▸ Work required
Reproduce precisely the lines of the listing below, starting with the line that contains "whole = whole.add(solid(strand));" and stopping after the line that contains "bpy.data.objects.remove(obj)"; include nothing else.

▸ Source material
++++
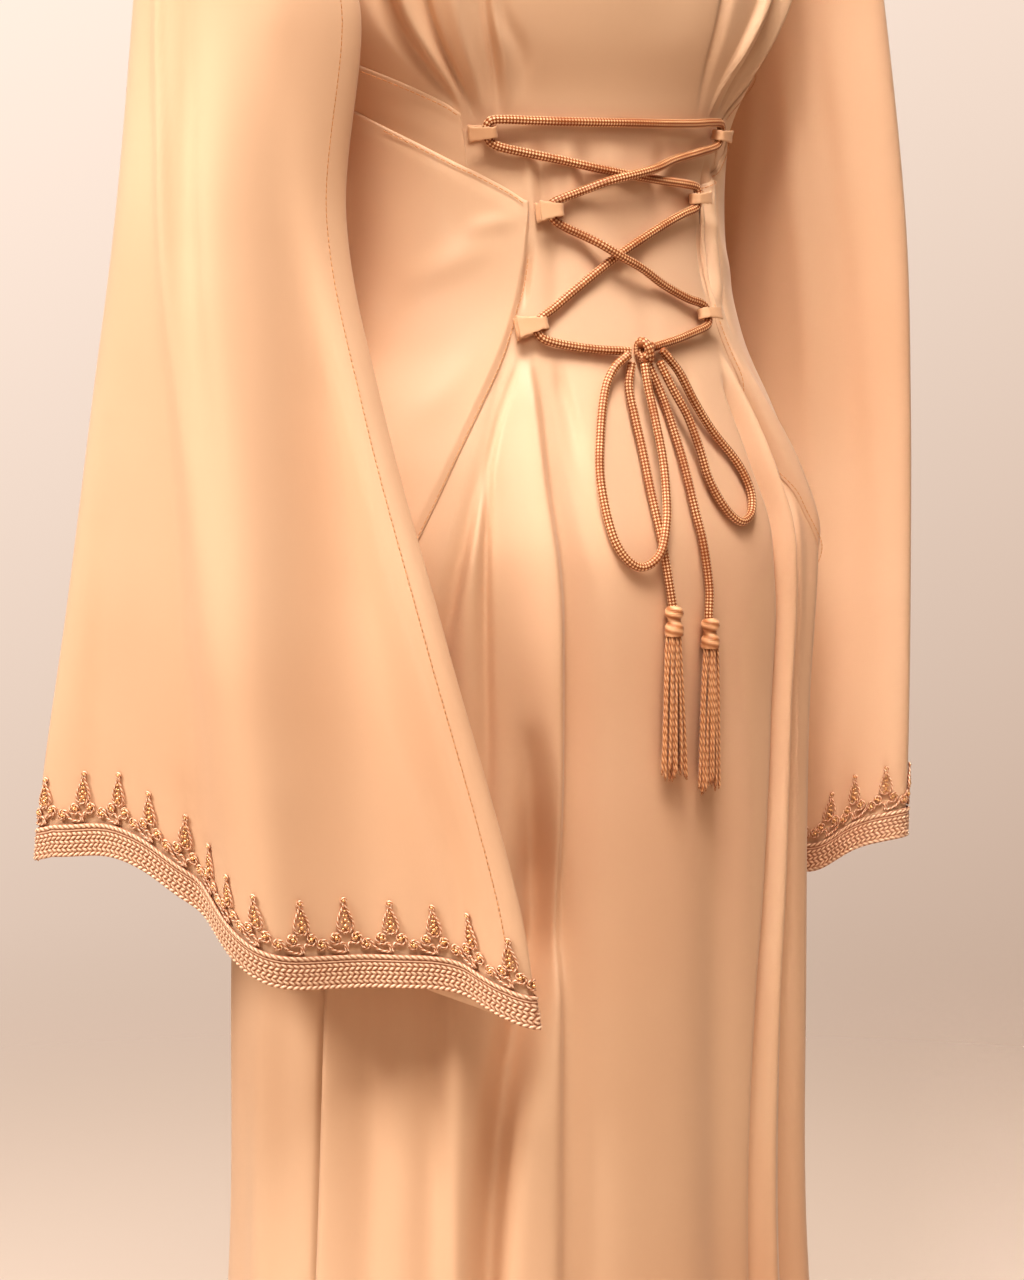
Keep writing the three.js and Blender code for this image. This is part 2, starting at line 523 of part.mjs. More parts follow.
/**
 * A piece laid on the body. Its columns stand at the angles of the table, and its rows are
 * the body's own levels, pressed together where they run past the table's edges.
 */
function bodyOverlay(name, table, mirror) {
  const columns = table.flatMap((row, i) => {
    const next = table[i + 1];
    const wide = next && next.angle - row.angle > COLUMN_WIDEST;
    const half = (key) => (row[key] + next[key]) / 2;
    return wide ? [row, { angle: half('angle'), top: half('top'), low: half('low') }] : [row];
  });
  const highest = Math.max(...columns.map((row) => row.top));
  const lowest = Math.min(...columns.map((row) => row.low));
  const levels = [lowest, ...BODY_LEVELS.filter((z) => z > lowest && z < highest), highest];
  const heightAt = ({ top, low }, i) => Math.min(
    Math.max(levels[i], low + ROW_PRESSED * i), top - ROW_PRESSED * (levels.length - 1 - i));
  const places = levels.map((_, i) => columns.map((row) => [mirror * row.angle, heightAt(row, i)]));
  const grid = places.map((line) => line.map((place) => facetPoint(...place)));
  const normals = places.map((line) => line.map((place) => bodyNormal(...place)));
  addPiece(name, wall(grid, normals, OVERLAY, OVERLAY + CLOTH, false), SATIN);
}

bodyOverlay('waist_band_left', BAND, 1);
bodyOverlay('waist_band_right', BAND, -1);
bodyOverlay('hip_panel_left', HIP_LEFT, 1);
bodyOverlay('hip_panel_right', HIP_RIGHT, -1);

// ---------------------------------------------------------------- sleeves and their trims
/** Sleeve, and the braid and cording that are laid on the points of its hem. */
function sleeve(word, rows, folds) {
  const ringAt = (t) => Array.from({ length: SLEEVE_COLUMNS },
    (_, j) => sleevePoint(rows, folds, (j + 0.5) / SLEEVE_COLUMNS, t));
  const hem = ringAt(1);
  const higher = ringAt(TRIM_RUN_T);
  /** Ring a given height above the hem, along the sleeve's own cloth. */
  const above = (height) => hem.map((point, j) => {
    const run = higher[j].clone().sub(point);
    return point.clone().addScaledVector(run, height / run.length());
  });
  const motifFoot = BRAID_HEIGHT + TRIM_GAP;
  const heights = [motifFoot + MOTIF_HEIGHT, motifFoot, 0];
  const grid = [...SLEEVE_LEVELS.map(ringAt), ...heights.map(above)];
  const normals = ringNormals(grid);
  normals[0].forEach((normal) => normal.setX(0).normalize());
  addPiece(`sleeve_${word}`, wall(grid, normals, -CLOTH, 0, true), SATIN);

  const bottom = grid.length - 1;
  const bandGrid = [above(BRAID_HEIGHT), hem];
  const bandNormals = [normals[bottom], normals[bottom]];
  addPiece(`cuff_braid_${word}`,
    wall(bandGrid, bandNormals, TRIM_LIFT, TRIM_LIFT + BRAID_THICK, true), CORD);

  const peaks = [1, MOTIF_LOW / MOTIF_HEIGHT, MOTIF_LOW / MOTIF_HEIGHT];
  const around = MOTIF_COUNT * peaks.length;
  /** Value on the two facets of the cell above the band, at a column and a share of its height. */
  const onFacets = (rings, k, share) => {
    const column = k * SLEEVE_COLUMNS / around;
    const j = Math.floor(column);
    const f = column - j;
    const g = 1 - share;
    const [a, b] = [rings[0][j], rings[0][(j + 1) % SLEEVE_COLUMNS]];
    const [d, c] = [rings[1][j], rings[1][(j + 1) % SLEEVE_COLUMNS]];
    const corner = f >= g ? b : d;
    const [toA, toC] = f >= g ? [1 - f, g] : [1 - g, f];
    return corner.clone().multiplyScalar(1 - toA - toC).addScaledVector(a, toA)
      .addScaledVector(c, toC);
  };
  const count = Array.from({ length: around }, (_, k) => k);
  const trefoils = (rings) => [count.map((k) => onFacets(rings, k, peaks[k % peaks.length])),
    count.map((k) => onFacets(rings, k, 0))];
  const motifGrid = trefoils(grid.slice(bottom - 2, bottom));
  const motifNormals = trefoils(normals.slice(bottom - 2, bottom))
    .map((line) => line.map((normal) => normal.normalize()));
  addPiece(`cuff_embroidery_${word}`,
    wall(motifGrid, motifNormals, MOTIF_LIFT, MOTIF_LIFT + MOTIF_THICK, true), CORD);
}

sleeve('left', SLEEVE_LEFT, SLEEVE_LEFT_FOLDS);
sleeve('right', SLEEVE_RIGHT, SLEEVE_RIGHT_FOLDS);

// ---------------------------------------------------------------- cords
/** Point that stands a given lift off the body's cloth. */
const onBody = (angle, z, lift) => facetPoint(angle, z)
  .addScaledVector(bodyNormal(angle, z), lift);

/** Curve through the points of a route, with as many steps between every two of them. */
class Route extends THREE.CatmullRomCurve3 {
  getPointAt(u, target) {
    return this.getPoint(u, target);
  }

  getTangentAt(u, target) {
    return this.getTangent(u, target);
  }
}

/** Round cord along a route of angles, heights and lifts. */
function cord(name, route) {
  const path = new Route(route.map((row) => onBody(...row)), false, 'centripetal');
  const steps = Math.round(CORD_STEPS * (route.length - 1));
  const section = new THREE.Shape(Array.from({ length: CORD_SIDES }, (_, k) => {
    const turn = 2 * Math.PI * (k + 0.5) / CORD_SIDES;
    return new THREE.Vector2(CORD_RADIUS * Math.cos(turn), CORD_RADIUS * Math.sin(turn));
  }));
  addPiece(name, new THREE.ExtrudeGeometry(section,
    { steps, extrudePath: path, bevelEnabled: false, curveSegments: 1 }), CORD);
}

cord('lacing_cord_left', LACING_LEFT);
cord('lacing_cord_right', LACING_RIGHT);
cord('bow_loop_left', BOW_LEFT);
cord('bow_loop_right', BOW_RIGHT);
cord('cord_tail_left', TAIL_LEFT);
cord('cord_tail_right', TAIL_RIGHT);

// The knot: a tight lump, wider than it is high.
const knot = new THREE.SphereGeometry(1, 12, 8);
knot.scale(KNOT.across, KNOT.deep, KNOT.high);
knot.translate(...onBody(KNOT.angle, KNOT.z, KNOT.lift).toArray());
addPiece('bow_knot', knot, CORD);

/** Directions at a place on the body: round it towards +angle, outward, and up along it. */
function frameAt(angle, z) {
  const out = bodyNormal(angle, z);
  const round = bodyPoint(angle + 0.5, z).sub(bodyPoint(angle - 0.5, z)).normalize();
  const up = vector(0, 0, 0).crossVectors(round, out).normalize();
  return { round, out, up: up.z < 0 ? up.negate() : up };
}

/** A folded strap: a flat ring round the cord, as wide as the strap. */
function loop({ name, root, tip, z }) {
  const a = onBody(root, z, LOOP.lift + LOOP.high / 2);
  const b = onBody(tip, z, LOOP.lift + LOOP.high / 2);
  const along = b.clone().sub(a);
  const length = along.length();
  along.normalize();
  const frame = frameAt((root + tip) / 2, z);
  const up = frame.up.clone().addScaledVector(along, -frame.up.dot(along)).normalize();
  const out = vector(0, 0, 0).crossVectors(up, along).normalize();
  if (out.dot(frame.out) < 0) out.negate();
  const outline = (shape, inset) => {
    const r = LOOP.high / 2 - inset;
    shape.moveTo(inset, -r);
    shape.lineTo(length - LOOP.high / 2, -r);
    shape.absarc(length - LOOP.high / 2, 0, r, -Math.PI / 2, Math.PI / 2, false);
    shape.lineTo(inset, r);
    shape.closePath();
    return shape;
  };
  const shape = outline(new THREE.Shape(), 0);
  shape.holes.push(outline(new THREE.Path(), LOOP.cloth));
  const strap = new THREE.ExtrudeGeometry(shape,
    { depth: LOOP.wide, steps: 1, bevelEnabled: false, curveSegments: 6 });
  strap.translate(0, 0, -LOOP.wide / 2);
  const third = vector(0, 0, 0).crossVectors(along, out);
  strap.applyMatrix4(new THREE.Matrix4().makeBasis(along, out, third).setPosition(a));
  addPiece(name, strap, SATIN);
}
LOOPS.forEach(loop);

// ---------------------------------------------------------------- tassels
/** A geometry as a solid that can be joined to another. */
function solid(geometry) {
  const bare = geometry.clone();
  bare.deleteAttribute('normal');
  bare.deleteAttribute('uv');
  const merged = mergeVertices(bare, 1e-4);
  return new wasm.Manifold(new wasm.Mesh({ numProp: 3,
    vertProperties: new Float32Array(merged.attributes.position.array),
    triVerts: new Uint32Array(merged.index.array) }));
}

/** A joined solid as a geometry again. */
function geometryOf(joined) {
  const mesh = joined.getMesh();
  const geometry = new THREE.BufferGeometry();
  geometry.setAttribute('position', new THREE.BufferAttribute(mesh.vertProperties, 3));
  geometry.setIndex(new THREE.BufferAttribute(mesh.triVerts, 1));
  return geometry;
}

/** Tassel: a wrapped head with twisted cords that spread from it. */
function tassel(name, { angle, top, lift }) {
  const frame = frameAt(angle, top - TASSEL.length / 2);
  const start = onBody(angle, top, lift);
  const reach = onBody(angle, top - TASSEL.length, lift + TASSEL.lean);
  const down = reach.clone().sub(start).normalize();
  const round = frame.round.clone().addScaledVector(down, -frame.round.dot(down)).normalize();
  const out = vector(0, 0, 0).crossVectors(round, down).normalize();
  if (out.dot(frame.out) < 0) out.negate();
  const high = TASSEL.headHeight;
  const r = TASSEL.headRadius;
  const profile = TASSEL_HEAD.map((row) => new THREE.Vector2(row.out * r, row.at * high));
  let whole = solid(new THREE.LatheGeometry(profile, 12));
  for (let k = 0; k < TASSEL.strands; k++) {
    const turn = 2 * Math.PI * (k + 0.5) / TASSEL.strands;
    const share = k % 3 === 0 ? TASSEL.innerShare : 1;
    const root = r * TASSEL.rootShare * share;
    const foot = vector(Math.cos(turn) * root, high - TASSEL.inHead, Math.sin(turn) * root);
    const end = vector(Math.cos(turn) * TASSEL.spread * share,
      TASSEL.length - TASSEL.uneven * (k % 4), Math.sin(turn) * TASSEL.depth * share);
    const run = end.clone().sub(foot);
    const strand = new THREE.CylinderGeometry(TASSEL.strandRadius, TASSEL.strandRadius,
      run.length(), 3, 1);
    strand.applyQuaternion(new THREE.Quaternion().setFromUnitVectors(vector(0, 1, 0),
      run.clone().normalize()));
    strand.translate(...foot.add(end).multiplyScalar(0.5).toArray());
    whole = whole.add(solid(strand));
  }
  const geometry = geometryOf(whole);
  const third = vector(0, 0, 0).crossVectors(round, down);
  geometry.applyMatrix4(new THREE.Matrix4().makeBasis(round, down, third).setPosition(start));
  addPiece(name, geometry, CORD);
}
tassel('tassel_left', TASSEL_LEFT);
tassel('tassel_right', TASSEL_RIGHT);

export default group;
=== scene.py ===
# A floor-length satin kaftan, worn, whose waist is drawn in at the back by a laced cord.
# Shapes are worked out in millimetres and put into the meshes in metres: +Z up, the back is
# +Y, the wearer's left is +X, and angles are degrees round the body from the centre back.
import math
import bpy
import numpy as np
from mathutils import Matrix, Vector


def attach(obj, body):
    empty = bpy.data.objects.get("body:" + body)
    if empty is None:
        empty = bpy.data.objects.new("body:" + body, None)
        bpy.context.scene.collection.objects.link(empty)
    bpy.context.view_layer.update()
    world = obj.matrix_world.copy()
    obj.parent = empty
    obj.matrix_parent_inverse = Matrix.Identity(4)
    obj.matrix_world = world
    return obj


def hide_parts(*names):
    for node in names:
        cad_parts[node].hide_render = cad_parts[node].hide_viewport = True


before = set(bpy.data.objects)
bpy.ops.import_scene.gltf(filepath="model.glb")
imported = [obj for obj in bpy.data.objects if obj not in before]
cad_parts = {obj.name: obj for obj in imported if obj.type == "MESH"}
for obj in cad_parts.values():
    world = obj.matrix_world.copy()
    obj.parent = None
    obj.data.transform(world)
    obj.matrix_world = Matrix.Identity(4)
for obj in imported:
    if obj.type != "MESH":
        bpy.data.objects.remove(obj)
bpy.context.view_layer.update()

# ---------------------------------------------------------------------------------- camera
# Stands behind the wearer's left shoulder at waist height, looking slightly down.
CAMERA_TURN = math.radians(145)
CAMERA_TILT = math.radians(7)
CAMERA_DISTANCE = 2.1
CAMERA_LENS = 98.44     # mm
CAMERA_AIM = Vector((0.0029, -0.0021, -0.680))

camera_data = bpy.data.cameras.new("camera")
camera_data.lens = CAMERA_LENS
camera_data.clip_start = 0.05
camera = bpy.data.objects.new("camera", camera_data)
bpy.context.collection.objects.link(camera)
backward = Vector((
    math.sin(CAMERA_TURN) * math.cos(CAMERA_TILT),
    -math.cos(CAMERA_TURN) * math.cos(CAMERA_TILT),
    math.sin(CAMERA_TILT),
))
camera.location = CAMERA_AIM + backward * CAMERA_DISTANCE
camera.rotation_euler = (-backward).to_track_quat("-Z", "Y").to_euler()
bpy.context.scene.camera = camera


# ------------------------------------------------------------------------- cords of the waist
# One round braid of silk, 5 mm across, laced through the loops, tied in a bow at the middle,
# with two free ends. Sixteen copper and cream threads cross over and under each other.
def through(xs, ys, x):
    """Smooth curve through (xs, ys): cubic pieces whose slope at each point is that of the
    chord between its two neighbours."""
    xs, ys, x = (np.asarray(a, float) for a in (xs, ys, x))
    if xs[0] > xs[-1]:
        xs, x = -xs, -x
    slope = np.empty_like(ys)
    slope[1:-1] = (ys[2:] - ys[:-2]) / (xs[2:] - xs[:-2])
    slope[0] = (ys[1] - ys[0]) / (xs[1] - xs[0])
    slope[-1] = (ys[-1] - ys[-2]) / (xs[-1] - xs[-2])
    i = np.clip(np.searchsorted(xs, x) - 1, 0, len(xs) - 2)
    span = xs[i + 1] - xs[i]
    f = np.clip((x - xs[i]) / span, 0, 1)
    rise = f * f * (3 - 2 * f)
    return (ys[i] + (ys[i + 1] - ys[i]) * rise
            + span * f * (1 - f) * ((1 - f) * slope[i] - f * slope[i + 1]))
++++
▸ Output for this task
    whole = whole.add(solid(strand));
  }
  const geometry = geometryOf(whole);
  const third = vector(0, 0, 0).crossVectors(round, down);
  geometry.applyMatrix4(new THREE.Matrix4().makeBasis(round, down, third).setPosition(start));
  addPiece(name, geometry, CORD);
}
tassel('tassel_left', TASSEL_LEFT);
tassel('tassel_right', TASSEL_RIGHT);

export default group;
=== scene.py ===
# A floor-length satin kaftan, worn, whose waist is drawn in at the back by a laced cord.
# Shapes are worked out in millimetres and put into the meshes in metres: +Z up, the back is
# +Y, the wearer's left is +X, and angles are degrees round the body from the centre back.
import math
import bpy
import numpy as np
from mathutils import Matrix, Vector


def attach(obj, body):
    empty = bpy.data.objects.get("body:" + body)
    if empty is None:
        empty = bpy.data.objects.new("body:" + body, None)
        bpy.context.scene.collection.objects.link(empty)
    bpy.context.view_layer.update()
    world = obj.matrix_world.copy()
    obj.parent = empty
    obj.matrix_parent_inverse = Matrix.Identity(4)
    obj.matrix_world = world
    return obj


def hide_parts(*names):
    for node in names:
        cad_parts[node].hide_render = cad_parts[node].hide_viewport = True


before = set(bpy.data.objects)
bpy.ops.import_scene.gltf(filepath="model.glb")
imported = [obj for obj in bpy.data.objects if obj not in before]
cad_parts = {obj.name: obj for obj in imported if obj.type == "MESH"}
for obj in cad_parts.values():
    world = obj.matrix_world.copy()
    obj.parent = None
    obj.data.transform(world)
    obj.matrix_world = Matrix.Identity(4)
for obj in imported:
    if obj.type != "MESH":
        bpy.data.objects.remove(obj)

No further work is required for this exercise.